Copy the lines verbatim, beginning with the line that contains "What parts and" and continuing through the end of the data, and only those lines.

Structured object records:
■ ■ ■

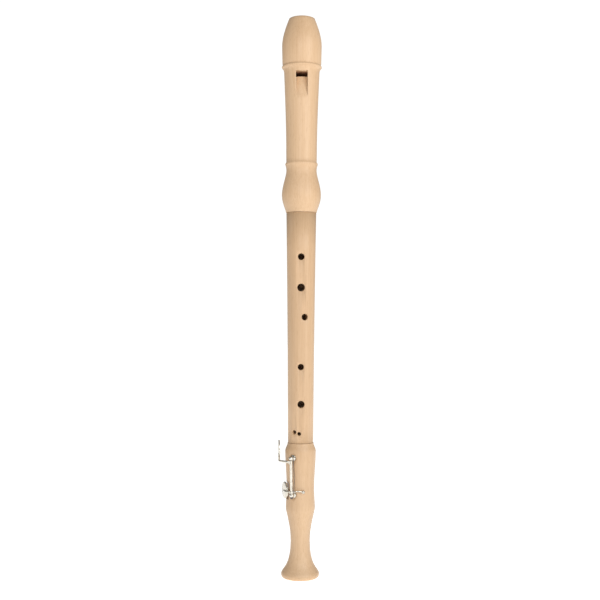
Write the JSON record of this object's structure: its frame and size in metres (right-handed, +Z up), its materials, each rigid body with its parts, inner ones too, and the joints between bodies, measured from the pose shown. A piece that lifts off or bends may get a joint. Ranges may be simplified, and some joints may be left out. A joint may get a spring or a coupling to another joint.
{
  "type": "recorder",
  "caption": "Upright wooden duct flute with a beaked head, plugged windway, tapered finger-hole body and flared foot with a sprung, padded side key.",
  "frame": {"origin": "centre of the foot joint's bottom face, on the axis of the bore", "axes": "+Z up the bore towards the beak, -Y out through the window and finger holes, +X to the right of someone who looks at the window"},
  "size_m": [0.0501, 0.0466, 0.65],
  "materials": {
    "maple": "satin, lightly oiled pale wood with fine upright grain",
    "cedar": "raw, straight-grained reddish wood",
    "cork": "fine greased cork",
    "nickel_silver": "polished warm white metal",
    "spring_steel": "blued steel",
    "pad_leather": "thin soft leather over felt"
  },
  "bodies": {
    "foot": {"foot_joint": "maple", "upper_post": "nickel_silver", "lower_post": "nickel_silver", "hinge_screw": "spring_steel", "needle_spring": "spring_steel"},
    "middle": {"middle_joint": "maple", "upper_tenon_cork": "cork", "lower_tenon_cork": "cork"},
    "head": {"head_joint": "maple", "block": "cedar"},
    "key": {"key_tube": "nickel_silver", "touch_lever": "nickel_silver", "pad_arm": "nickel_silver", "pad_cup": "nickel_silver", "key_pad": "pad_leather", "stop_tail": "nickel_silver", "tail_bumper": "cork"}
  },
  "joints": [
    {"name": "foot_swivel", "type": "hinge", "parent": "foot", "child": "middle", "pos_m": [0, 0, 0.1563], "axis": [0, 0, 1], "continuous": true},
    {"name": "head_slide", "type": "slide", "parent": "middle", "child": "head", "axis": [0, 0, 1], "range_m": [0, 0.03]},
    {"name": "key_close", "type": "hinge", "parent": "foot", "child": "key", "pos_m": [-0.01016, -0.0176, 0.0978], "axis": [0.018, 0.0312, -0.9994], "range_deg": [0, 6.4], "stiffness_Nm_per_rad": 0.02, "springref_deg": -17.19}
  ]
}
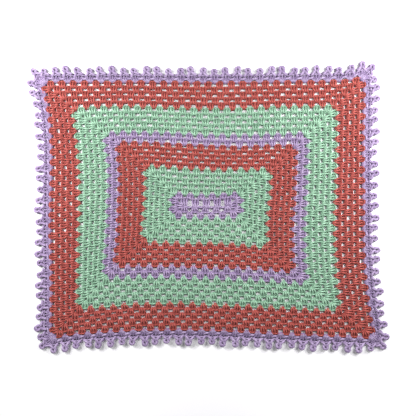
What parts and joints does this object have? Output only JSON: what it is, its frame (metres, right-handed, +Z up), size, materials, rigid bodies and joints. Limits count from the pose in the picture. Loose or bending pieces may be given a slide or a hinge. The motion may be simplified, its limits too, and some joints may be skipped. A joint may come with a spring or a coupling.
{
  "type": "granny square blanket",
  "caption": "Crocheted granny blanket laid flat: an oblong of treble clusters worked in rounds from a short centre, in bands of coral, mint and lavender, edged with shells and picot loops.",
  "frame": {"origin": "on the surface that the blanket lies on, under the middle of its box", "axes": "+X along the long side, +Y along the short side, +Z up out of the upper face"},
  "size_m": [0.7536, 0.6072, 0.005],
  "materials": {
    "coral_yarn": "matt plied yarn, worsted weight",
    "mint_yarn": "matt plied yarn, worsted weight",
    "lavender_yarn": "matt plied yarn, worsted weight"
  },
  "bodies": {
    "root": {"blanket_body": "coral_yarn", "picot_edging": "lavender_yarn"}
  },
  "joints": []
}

■ ■ ■

SOLUTION TO THE PROBLEM:
What parts and joints does this object have? Output only JSON: what it is, its frame (metres, right-handed, +Z up), size, materials, rigid bodies and joints. Limits count from the pose in the picture. Loose or bending pieces may be given a slide or a hinge. The motion may be simplified, its limits too, and some joints may be skipped. A joint may come with a spring or a coupling.
{
  "type": "granny square blanket",
  "caption": "Crocheted granny blanket laid flat: an oblong of treble clusters worked in rounds from a short centre, in bands of coral, mint and lavender, edged with shells and picot loops.",
  "frame": {"origin": "on the surface that the blanket lies on, under the middle of its box", "axes": "+X along the long side, +Y along the short side, +Z up out of the upper face"},
  "size_m": [0.7536, 0.6072, 0.005],
  "materials": {
    "coral_yarn": "matt plied yarn, worsted weight",
    "mint_yarn": "matt plied yarn, worsted weight",
    "lavender_yarn": "matt plied yarn, worsted weight"
  },
  "bodies": {
    "root": {"blanket_body": "coral_yarn", "picot_edging": "lavender_yarn"}
  },
  "joints": []
}